Advertising just got boring for me. My first job featured a lot of free lunches with editorial houses, directors, visits to art galleries, the auto show, we had an awesome boss. They even flew me to Los Angeles and I got upgraded into a suite when the weekend came. My salary was crap, but the perks were amazing so I didn’t care. Afterwards, my salary improved but the perks went down while the office politics went up.

At one agency, they didn’t know how to live. They would fly the graphic designer to Las Vegas to meet the client (I was so jealous) and he didn’t even bother to go to Cirque du Soleil. All they did was work, we had a car account but never once drove that damn car. So what’s the point? You’re working 40 to 60 hours a week, you’re not winning awards, you’re not having fun, you’re stressed out, worried about getting older, where’s the glamour, the fun? It just isn’t there.

If I had a wife and kids, maybe I would have to suffer the rat race, but I’m 41, single, so I don’t have to.

Posted

As soon as I get to busy the prices go up. Period. I never came in the situation that I had to lower them. The results are better clients and the tire kickers are disappearing.

Just for the record: one can raise prices in two ways

  • Raise the price for the same amount of work.
  • Keep the price but offer less work

When I look at some sellers who don’t dare to raise their prices, I see that it is more a kind of being afraid to earn more money. In some weird way they value themselves way to low. As if they think that they don’t deserve it.

Guest silkroute
Posted

Soul Sucking is like the friendzone, it does not exist. All one needs to do is move away from a non-converting entity and spend their efforts on other suitors.

Posted

Exactly. I started on Fiverr in 2011 and after a view orders I decided that it was a waste of time. 4 years later I came back and tried it different. Actually because I needed a shotgun microfoon and an external sound recorder. Now, 1,5 year later I live from what I only wanted to do for some pocket money.

Guest silkroute
Posted

That’s a massive success story narrated in just two lines. I hope I am able to accomplish something like that. I was active on Fiverr in 2012, deleted that account to concentrate on studies, now, my financials have deteriorated and I am back to Fiverr.

Seems like I managed to narrate a lifelong failure story within one line, without even breaking a sweat.

Same but different.

Posted

Is it? I think your life is very different because you work because you want to, not because you have to.
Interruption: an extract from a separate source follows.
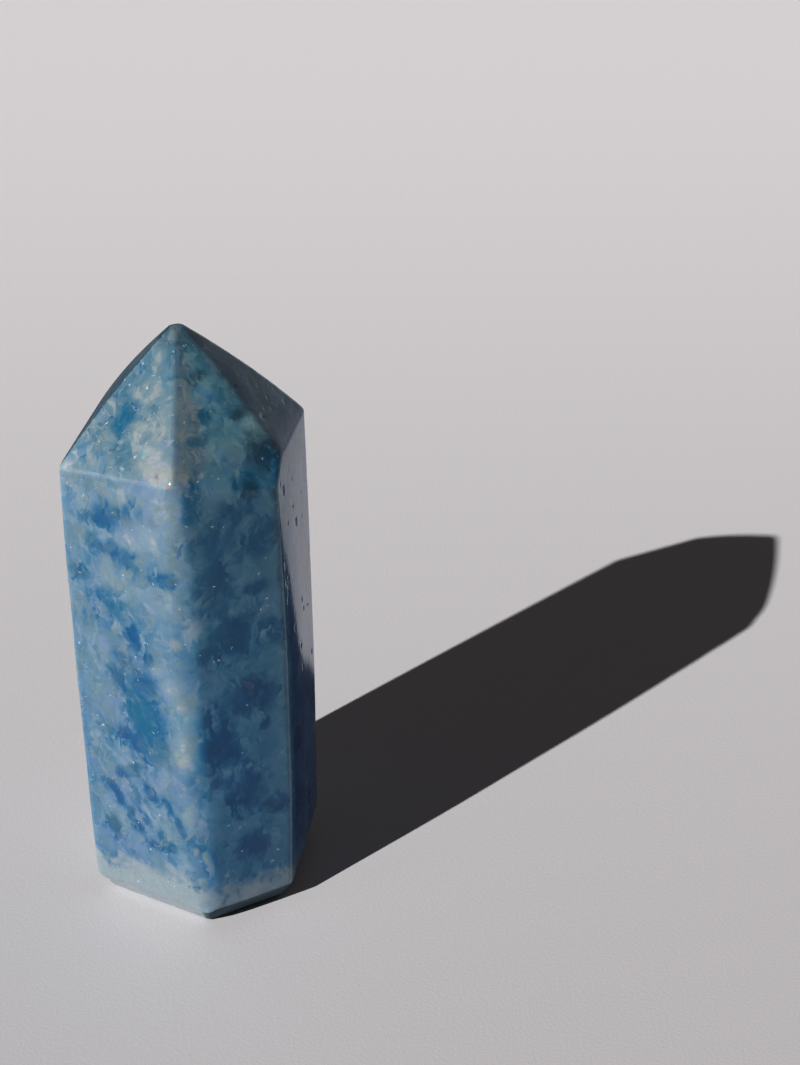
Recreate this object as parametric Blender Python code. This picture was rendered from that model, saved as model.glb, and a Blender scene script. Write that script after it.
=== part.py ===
"""A polished six-sided stone point that stands on its own sawn base.

The stone is one solid. A rough block is ground away by one plane for each flat face, its
edges are rubbed round, its faces are bowed out a little as hand polishing leaves them, and a
few chips and pits are taken out of it.

Metres, +Z up the point. The base lies on z = 0, and the origin is the middle of the
bounding box's bottom.
"""

import math
from collections import namedtuple

import bmesh
import bpy
from mathutils import Matrix, Vector, geometry, noise

MM = 0.001
UP = Vector((0.0, 0.0, 1.0))

# The tip's faces meet at the apex, which is ground off level at the stone's full height.
HEIGHT = 79.6 * MM
APEX = Vector((-1.1 * MM, 0.0, 80.1 * MM))
ROUGH_BLOCK = 200.0 * MM

# One flat shaft face: the way it faces in degrees from +X towards +Y, its distance from the
# axis at the base, its lean in degrees (positive leans inwards on the way up), and the
# height of the shoulder corner that it shares with the face before it.
ShaftFace = namedtuple("ShaftFace", "azimuth distance lean shoulder")
SHAFT_FACES = {
    "front_left": ShaftFace(240.3, 13.60 * MM, -0.40, 64.5 * MM),
    "front_right": ShaftFace(299.0, 13.65 * MM, 0.60, 66.0 * MM),
    "right": ShaftFace(351.4, 12.30 * MM, 0.30, 65.6 * MM),
    "back_right": ShaftFace(55.2, 13.60 * MM, -0.60, 64.1 * MM),
    "back_left": ShaftFace(117.0, 12.90 * MM, 0.30, 64.9 * MM),
    "left": ShaftFace(166.2, 13.00 * MM, -0.32, 65.5 * MM),
}
FACES = tuple(SHAFT_FACES.values())

# The small slope ground round the foot.
FOOT_RISE = 2.9 * MM
FOOT_RUN = 1.7 * MM

# Edge rounding: the front edge is rubbed round, the shaft's other edges less, and the rest
# stay crisp.
EDGE_ROUNDING = 1.8 * MM
SHAFT_SHARE = 0.40
CRISP_SHARE = 0.22
EDGE_SEGMENTS = 3

# How far the polished surface stands out from the straight-ground planes.
SHAFT_BOW = 0.28 * MM
BELLY = 0.42 * MM
BELLY_AZIMUTH = 320.0
TIP_BOW = 0.58 * MM
FACE_CROWN = 0.18 * MM
WAVE_DEPTH = 0.07 * MM
WAVE_LENGTH = 14.0 * MM

FACET_SIZE = 2.6 * MM
SMALLEST_EDGE = 0.04 * MM

# Chips on the edges and pits in the faces: the height and the direction in degrees at which
# a line towards the axis meets the stone, then length, width, depth, and the turn in
# degrees of the length away from the vertical.
Mark = namedtuple("Mark", "height azimuth length width depth turn")
MARKS = {
    "shoulder_nick": Mark(65.0 * MM, 322.0, 2.2 * MM, 1.2 * MM, 0.35 * MM, 60.0),
    "upper_chip": Mark(61.6 * MM, 319.5, 2.6 * MM, 1.0 * MM, 0.35 * MM, 5.0),
    "middle_chip": Mark(56.0 * MM, 319.0, 3.2 * MM, 0.9 * MM, 0.30 * MM, -4.0),
    "lower_chip": Mark(50.2 * MM, 318.5, 2.0 * MM, 0.9 * MM, 0.30 * MM, 3.0),
    "right_pit_high": Mark(60.3 * MM, 333.0, 1.7 * MM, 0.7 * MM, 0.30 * MM, 8.0),
    "right_pit_low": Mark(47.5 * MM, 330.0, 2.2 * MM, 0.7 * MM, 0.30 * MM, -6.0),
    "right_pit_far": Mark(52.8 * MM, 356.0, 1.5 * MM, 0.7 * MM, 0.30 * MM, 10.0),
    "tip_pit_right": Mark(68.6 * MM, 345.0, 1.8 * MM, 0.9 * MM, 0.35 * MM, 20.0),
    "tip_pit_high": Mark(72.6 * MM, 340.0, 1.5 * MM, 0.8 * MM, 0.30 * MM, 30.0),
    "back_pit": Mark(38.0 * MM, 62.0, 1.9 * MM, 0.8 * MM, 0.35 * MM, -12.0),
    "back_chip": Mark(64.6 * MM, 79.0, 2.0 * MM, 1.1 * MM, 0.35 * MM, 75.0),
    "foot_chip": Mark(1.6 * MM, 205.0, 2.6 * MM, 1.3 * MM, 0.35 * MM, 80.0),
}
MARK_ROUNDNESS = 2

STONE_COLOUR = (0.16, 0.33, 0.52, 1.0)
STONE_ROUGHNESS = 0.22
SMOOTH_ANGLE = math.radians(22.0)


def clear_scene():
    """Removes every object, so that the part is alone."""
    for thing in list(bpy.data.objects):
        bpy.data.objects.remove(thing, do_unlink=True)


def outward(azimuth):
    """The level direction at an azimuth in degrees."""
    turn = math.radians(azimuth)
    return Vector((math.cos(turn), math.sin(turn), 0.0))


def shaft_plane(face):
    """A point on a shaft face, and the face's normal."""
    across = outward(face.azimuth)
    return across * face.distance, (across + UP * math.tan(math.radians(face.lean))).normalized()


def edge_point(before, after, height):
    """Where two neighbouring shaft faces meet, at a height."""
    point, along = geometry.intersect_plane_plane(*shaft_plane(before), *shaft_plane(after))
    return point + along * ((height - point.z) / along.z)


def shoulder_corners():
    """The six corners between shaft and tip; each opens its face, going round from above."""
    return [edge_point(FACES[i - 1], face, face.shoulder) for i, face in enumerate(FACES)]


def grind(bm, point, normal):
    """Takes away all that lies in front of a plane, and closes the cut with one flat face."""
    parts = bm.verts[:] + bm.edges[:] + bm.faces[:]
    bmesh.ops.bisect_plane(bm, geom=parts, plane_co=point, plane_no=normal, clear_outer=True)
    bmesh.ops.holes_fill(bm, edges=[edge for edge in bm.edges if edge.is_boundary], sides=0)


def grind_shaft(bm):
    for face in FACES:
        grind(bm, *shaft_plane(face))


def grind_tip(bm):
    corners = shoulder_corners()
    for start, end in zip(corners, corners[1:] + corners[:1]):
        grind(bm, start, (end - start).cross(APEX - start).normalized())
    grind(bm, UP * HEIGHT, UP)


def grind_foot(bm):
    for face in FACES:
        across = outward(face.azimuth)
        slope = (across * FOOT_RISE - UP * FOOT_RUN).normalized()
        grind(bm, across * face.distance + UP * FOOT_RISE, slope)
    grind(bm, Vector(), -UP)


def mark_edge_rounding(bm):
    """Gives each edge its share of the rounding: the front edge of the shaft takes it all."""
    share = bm.edges.layers.float.new("bevel_weight_edge")
    upright = []
    for edge in bm.edges:
        edge[share] = CRISP_SHARE
        if abs(edge.verts[0].co.z - edge.verts[1].co.z) > HEIGHT / 2:
            edge[share] = SHAFT_SHARE
            upright.append(edge)
    front = min(upright, key=lambda edge: edge.verts[0].co.y + edge.verts[1].co.y)
    front[share] = 1.0


def ground_block():
    """The stone as flat grinding leaves it, with rounded edges, as a bmesh."""
    bm = bmesh.new()
    bmesh.ops.create_cube(bm, size=ROUGH_BLOCK)
    grind_shaft(bm)
    grind_tip(bm)
    grind_foot(bm)
    bmesh.ops.recalc_face_normals(bm, faces=bm.faces)
    mark_edge_rounding(bm)
    block = object_from(bm, "ground_block")
    rounding = block.modifiers.new("edge_rounding", "BEVEL")
    rounding.limit_method = "WEIGHT"
    rounding.width = EDGE_ROUNDING
    rounding.segments = EDGE_SEGMENTS
    bm = bmesh.new()
    bm.from_object(block, bpy.context.evaluated_depsgraph_get())
    bpy.data.objects.remove(block)
    return bm


def slice_evenly(bm, direction, reach):
    """Cuts all faces by parallel planes one facet apart, so that they can be bowed."""
    steps = round(reach / FACET_SIZE)
    for step in range(-steps, steps + 1):
        parts = bm.verts[:] + bm.edges[:] + bm.faces[:]
        middle = (step + 0.5) * FACET_SIZE
        bmesh.ops.bisect_plane(bm, geom=parts, plane_co=direction * middle, plane_no=direction)


def nearest_face(point):
    """The index of the shaft face that a point lies on or nearest to."""
    def inset(face):
        on_face, normal = shaft_plane(face)
        return normal.dot(on_face - point)
    return min(range(len(FACES)), key=lambda index: inset(FACES[index]))


def crown(point):
    """How far a shaft face stands out between its two edges."""
    index = nearest_face(point)
    start = edge_point(FACES[index - 1], FACES[index], point.z)
    end = edge_point(FACES[index], FACES[(index + 1) % len(FACES)], point.z)
    half = (end - start) / 2
    share = (point - start - half).dot(half) / half.length_squared
    return FACE_CROWN * max(0.0, 1.0 - share * share)


def arch(share):
    """Nought at both ends of a run, and one in its middle."""
    return max(0.0, 4.0 * share * (1.0 - share))


def polish(bm):
    """Bows the shaft and the tip outwards and lays a faint wave over them; the base stays flat."""
    shoulder = sum(face.shoulder for face in FACES) / len(FACES)
    for vert in bm.verts:
        point = vert.co.copy()
        level = Vector((point.x, point.y, 0.0))
        if point.z < SMALLEST_EDGE or level.length < SMALLEST_EDGE:
            continue
        if point.z < shoulder:
            rise = arch(point.z / shoulder)
            towards_belly = max(0.0, level.normalized().dot(outward(BELLY_AZIMUTH)))
            push = (SHAFT_BOW + BELLY * towards_belly**4) * rise + crown(point) * math.sqrt(rise)
        else:
            push = TIP_BOW * arch((point.z - shoulder) / (HEIGHT - shoulder))
        settle = min(1.0, point.z / FOOT_RISE)
        push += WAVE_DEPTH * noise.noise(point / WAVE_LENGTH) * settle
        vert.co = point + level.normalized() * push


def centre_on_base(bm):
    """Moves the stone level, so that the middle of its bounding box is on the Z axis."""
    for axis in (0, 1):
        places = [vert.co[axis] for vert in bm.verts]
        middle = (min(places) + max(places)) / 2
        for vert in bm.verts:
            vert.co[axis] -= middle


def object_from(bm, name):
    """A new object in the scene that holds the bmesh's shape."""
    mesh = bpy.data.meshes.new(name)
    bm.to_mesh(mesh)
    bm.free()
    thing = bpy.data.objects.new(name, mesh)
    bpy.context.scene.collection.objects.link(thing)
    bpy.context.view_layer.update()
    return thing


def stone_material():
    """Blue stone, polished."""
    material = bpy.data.materials.new("polished_blue_stone")
    material.use_nodes = True
    shader = material.node_tree.nodes["Principled BSDF"]
    shader.inputs["Base Color"].default_value = STONE_COLOUR
    shader.inputs["Roughness"].default_value = STONE_ROUGHNESS
    shader.inputs["Metallic"].default_value = 0.0
    return material


def add_mark(bm, stone, mark):
    """One lens-shaped cutter, half sunk in the stone where the mark's line meets it."""
    across = outward(mark.azimuth)
    start = across * HEIGHT + UP * mark.height
    hit, place, normal, _ = stone.ray_cast(start, -across)
    if not hit:
        raise ValueError("a mark's line misses the stone")
    side = UP.cross(normal).normalized()
    frame = Matrix((side, normal.cross(side), normal)).transposed().to_4x4()
    size = Matrix.Diagonal((mark.width / 2, mark.length / 2, mark.depth, 1.0))
    turn = Matrix.Rotation(math.radians(mark.turn), 4, "Z")
    where = Matrix.Translation(place) @ frame @ turn @ size
    bmesh.ops.create_icosphere(bm, subdivisions=MARK_ROUNDNESS, radius=1.0, matrix=where)


def cut_marks(stone):
    """Takes the chips and pits out of the stone with one hidden cutter."""
    bm = bmesh.new()
    for mark in MARKS.values():
        add_mark(bm, stone, mark)
    cutter = object_from(bm, "mark_cutter")
    cutter.hide_render = True
    cutter.display_type = "WIRE"
    cut = stone.modifiers.new("chips_and_pits", "BOOLEAN")
    cut.operation = "DIFFERENCE"
    cut.solver = "EXACT"
    cut.object = cutter


def stone_point():
    """The whole stone."""
    bm = ground_block()
    slice_evenly(bm, UP, HEIGHT)
    slice_evenly(bm, Vector((1.0, 0.0, 0.0)), HEIGHT / 4)
    slice_evenly(bm, Vector((0.0, 1.0, 0.0)), HEIGHT / 4)
    bmesh.ops.remove_doubles(bm, verts=bm.verts, dist=SMALLEST_EDGE)
    bmesh.ops.triangulate(bm, faces=bm.faces)
    polish(bm)
    centre_on_base(bm)
    bmesh.ops.recalc_face_normals(bm, faces=bm.faces)
    stone = object_from(bm, "stone_point")
    stone.data.materials.append(stone_material())
    stone.data.shade_smooth()
    stone.data.set_sharp_from_angle(angle=SMOOTH_ANGLE)
    cut_marks(stone)
    return stone


def main():
    clear_scene()
    stone_point()


if __name__ == "__main__":
    main()
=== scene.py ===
"""A polished blue stone point that stands on a pale studio floor, laid out as an add-on.

The stone is one piece. It is ground from a block by one plane for each flat face, its edges
are rubbed round, and its faces are bowed, chipped and pitted. Its colours come from layered
procedural patterns and from clouds and patches that are listed round the stone.
"""

import math
import random
from collections import namedtuple

import bmesh
import bpy
import numpy as np
from bpy.props import FloatProperty, FloatVectorProperty, PointerProperty
from mathutils import Matrix, Vector, geometry, noise


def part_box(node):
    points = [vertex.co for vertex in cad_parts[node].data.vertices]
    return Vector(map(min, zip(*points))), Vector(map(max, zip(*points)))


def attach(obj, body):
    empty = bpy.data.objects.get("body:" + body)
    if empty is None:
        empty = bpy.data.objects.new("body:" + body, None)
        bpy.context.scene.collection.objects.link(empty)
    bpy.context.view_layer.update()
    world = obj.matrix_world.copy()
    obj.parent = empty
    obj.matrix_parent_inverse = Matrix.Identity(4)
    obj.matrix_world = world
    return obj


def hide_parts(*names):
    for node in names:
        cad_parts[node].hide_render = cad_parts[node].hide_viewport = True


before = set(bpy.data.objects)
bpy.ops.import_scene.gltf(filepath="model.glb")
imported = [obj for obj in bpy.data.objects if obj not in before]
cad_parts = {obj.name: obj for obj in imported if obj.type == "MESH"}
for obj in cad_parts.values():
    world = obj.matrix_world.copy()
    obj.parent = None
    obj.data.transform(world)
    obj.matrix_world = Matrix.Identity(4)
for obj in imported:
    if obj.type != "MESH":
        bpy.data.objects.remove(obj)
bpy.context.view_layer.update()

bl_info = {
    "name": "Polished stone point",
    "version": (1, 0, 0),
    "blender": (4, 5, 0),
    "location": "3D View > Sidebar > Stone point",
    "description": "Grinds, polishes and colours a six-sided stone point, and sets its stage",
    "category": "Object",
}

MM = 0.001
UP = Vector((0.0, 0.0, 1.0))
NODE = "stone_point"
LOWEST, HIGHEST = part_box(NODE)
HEIGHT = HIGHEST.z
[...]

Now if you’re saying that your mindset is like mine, that you’d rather work on your own terms than someone else’s, we do have that in common.

Guest wordlith
Posted

Charging for $5 is not soul-sucking. It is called ‘luring’ prospective buyers. Once you have proven your worth, they will not hesitate to purchase your gigs at higher rates. Gig extras play an important role here, as they offer you the opportunity to up-sell and cross-sell your services. This is where you can make the most of your gigs. Please correct me if I am wrong. Cheers.